§ **Data block**
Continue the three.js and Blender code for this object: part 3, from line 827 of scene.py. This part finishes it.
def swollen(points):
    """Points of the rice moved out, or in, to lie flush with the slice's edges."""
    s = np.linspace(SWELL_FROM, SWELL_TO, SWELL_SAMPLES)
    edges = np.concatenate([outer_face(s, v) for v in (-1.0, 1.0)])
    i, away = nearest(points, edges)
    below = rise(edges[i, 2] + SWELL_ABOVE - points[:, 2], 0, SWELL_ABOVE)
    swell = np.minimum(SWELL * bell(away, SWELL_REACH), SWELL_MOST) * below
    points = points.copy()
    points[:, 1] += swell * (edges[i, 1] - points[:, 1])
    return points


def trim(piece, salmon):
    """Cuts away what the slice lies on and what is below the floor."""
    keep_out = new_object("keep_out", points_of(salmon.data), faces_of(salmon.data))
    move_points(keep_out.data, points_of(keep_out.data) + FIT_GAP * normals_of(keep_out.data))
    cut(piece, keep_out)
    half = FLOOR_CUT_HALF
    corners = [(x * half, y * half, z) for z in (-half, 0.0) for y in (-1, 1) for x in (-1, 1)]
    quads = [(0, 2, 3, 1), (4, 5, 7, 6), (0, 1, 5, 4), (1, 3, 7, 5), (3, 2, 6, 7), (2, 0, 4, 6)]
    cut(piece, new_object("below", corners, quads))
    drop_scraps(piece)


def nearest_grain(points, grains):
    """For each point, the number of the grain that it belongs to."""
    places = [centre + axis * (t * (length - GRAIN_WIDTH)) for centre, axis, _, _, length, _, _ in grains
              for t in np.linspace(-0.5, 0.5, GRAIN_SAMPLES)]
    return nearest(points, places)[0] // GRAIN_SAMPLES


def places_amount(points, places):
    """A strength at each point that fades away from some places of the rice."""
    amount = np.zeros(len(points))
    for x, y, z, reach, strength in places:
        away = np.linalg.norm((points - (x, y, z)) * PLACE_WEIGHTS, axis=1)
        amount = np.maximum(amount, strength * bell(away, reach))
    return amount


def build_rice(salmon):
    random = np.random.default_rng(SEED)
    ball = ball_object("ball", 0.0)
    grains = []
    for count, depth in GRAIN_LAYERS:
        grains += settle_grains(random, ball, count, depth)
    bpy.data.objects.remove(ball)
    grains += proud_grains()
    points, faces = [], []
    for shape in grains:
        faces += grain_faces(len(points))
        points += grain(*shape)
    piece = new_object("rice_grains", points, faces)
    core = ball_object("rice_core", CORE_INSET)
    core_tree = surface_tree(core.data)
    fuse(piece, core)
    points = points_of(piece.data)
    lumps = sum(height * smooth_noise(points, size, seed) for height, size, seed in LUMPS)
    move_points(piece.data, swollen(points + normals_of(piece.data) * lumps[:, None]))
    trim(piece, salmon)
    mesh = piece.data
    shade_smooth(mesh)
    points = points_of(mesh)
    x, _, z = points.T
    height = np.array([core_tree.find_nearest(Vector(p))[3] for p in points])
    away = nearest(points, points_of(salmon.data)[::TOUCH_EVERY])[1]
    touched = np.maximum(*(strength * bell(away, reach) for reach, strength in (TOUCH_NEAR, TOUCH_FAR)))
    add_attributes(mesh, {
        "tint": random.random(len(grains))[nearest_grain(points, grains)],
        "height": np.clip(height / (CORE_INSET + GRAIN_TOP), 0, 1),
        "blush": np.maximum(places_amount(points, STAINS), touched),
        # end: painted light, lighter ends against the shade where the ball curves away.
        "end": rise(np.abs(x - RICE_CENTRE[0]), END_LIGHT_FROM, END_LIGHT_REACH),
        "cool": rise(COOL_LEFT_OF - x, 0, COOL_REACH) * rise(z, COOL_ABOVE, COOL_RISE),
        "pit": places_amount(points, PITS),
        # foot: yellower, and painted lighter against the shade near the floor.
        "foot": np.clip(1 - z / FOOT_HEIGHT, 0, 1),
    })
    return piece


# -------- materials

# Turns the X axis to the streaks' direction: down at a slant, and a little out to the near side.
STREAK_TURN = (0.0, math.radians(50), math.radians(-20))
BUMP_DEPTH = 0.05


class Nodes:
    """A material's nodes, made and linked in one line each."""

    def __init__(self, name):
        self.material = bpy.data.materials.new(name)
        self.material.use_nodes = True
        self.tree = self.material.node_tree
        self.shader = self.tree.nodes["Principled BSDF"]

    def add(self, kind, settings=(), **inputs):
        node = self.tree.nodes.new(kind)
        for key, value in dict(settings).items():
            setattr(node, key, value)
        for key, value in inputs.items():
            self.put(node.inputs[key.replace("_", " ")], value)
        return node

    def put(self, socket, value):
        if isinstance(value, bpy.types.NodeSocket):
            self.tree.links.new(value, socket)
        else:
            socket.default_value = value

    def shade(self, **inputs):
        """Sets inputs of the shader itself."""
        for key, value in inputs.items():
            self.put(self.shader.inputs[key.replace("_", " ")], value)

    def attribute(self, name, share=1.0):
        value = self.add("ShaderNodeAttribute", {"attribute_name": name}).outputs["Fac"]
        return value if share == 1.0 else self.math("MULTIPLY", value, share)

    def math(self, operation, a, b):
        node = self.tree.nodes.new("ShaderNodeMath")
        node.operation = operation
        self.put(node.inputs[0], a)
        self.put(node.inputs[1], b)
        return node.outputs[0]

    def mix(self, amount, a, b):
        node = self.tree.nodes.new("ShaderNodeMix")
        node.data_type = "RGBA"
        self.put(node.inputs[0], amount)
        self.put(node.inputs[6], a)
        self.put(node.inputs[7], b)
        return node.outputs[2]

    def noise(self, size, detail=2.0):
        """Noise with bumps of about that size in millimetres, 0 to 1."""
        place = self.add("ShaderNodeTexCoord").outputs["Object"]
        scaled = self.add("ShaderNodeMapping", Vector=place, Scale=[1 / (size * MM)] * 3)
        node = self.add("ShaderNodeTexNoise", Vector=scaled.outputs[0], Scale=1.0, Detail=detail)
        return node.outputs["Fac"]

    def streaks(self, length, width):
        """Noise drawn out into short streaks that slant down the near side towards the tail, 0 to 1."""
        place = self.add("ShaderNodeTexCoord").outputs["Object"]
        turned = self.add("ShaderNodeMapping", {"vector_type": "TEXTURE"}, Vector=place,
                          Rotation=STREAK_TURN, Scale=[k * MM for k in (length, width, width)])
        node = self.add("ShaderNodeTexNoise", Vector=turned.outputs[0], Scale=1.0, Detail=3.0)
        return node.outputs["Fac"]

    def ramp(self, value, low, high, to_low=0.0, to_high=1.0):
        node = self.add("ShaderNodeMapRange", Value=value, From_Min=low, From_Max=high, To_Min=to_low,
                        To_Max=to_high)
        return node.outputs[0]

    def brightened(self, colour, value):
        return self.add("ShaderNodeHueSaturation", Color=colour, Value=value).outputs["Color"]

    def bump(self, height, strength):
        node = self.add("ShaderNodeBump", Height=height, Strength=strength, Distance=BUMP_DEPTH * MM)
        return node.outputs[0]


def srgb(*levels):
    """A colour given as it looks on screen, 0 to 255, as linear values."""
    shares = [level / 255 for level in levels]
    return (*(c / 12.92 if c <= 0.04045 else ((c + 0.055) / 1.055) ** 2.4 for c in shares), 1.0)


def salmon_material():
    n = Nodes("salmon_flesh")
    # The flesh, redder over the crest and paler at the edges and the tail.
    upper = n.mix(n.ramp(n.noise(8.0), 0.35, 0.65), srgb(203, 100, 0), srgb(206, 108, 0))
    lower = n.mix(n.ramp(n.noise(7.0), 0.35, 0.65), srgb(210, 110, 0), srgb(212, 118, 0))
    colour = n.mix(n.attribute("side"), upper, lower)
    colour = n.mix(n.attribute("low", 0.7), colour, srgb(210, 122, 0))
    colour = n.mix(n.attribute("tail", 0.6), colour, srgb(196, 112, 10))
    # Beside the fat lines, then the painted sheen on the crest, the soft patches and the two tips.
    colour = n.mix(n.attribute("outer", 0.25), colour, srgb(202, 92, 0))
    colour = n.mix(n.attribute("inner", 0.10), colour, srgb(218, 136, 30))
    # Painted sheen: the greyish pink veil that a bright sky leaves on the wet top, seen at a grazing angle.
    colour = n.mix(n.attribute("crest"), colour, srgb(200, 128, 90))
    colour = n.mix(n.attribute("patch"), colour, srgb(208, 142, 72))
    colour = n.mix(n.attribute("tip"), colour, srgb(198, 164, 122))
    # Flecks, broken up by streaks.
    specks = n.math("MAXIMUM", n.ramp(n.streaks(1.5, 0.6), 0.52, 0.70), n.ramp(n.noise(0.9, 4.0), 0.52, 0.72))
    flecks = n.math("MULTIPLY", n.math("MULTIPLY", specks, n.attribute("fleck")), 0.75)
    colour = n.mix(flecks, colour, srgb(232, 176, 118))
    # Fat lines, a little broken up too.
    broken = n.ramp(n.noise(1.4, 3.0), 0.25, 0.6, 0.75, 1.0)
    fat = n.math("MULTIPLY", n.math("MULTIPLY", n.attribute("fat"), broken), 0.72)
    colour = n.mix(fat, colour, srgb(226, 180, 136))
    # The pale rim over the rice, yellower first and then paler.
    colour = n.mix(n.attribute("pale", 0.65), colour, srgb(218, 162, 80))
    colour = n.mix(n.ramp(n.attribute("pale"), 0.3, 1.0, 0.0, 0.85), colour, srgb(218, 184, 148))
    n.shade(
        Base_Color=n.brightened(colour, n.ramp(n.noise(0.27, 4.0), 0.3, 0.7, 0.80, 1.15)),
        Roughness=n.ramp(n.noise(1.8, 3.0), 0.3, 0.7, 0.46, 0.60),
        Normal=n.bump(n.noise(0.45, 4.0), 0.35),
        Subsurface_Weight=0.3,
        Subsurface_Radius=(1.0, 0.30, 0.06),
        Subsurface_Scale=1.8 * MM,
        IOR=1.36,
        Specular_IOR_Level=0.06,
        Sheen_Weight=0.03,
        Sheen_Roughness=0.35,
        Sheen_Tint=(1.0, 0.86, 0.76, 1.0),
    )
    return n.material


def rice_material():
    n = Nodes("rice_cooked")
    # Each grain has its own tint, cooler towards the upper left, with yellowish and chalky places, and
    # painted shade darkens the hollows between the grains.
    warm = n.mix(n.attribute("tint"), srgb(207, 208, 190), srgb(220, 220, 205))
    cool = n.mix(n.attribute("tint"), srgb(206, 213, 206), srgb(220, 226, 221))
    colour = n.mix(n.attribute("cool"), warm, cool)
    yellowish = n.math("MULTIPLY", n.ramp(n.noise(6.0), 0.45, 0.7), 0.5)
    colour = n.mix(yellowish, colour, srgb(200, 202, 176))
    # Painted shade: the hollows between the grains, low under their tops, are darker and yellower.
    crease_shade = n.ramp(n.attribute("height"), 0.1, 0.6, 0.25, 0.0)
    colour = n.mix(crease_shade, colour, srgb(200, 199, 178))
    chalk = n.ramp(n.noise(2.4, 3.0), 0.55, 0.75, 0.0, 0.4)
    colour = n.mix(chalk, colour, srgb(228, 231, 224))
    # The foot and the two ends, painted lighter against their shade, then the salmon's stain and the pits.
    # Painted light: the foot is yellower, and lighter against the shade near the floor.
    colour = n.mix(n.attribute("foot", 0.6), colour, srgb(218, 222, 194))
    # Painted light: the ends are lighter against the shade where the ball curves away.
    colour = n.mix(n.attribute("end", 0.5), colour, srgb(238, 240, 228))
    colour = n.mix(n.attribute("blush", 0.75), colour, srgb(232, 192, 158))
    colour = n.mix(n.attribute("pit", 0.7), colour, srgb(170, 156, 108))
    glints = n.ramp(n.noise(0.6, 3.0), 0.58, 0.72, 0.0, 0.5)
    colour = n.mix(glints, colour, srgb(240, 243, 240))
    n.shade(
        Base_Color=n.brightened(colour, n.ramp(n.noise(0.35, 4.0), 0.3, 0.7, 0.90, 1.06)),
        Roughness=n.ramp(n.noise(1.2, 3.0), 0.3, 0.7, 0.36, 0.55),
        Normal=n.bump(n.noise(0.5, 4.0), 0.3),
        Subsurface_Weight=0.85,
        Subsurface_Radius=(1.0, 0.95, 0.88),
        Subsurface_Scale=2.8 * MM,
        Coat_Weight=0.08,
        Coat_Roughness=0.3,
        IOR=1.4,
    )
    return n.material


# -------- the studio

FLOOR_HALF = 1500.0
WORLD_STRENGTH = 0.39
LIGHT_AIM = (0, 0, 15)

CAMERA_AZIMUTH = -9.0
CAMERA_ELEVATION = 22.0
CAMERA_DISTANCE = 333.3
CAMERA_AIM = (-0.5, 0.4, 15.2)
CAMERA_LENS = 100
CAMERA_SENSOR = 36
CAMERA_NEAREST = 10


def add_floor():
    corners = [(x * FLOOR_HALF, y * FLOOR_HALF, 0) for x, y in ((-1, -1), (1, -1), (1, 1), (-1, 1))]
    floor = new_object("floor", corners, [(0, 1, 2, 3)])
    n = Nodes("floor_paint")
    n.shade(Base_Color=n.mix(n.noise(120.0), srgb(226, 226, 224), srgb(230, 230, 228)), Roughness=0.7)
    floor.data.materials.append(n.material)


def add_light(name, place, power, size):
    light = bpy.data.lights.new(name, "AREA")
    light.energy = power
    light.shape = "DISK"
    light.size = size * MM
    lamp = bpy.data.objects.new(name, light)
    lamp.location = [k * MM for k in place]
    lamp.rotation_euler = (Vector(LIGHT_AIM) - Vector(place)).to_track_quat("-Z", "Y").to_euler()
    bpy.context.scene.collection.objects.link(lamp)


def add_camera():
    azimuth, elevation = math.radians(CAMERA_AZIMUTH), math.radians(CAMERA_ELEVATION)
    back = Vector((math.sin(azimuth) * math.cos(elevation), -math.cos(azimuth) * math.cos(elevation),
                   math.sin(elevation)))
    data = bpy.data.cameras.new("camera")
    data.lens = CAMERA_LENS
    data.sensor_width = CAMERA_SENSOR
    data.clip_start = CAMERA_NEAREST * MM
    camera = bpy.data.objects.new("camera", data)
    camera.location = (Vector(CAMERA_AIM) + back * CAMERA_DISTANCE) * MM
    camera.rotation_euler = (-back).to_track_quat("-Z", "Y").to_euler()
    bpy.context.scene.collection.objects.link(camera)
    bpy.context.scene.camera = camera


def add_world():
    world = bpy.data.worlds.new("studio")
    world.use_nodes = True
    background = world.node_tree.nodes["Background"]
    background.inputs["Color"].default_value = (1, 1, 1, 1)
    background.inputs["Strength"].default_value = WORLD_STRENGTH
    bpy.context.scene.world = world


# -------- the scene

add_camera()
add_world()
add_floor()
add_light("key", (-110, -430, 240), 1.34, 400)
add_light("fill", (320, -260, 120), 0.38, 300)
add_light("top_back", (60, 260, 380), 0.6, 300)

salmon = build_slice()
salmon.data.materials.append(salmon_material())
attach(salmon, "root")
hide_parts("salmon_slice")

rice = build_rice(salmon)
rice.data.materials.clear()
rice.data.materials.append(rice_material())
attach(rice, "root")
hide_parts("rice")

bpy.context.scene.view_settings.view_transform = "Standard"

§ **Exercise aim**
Give only the number of lines in the listing above that include the string "scene".

§ **Written answer**
7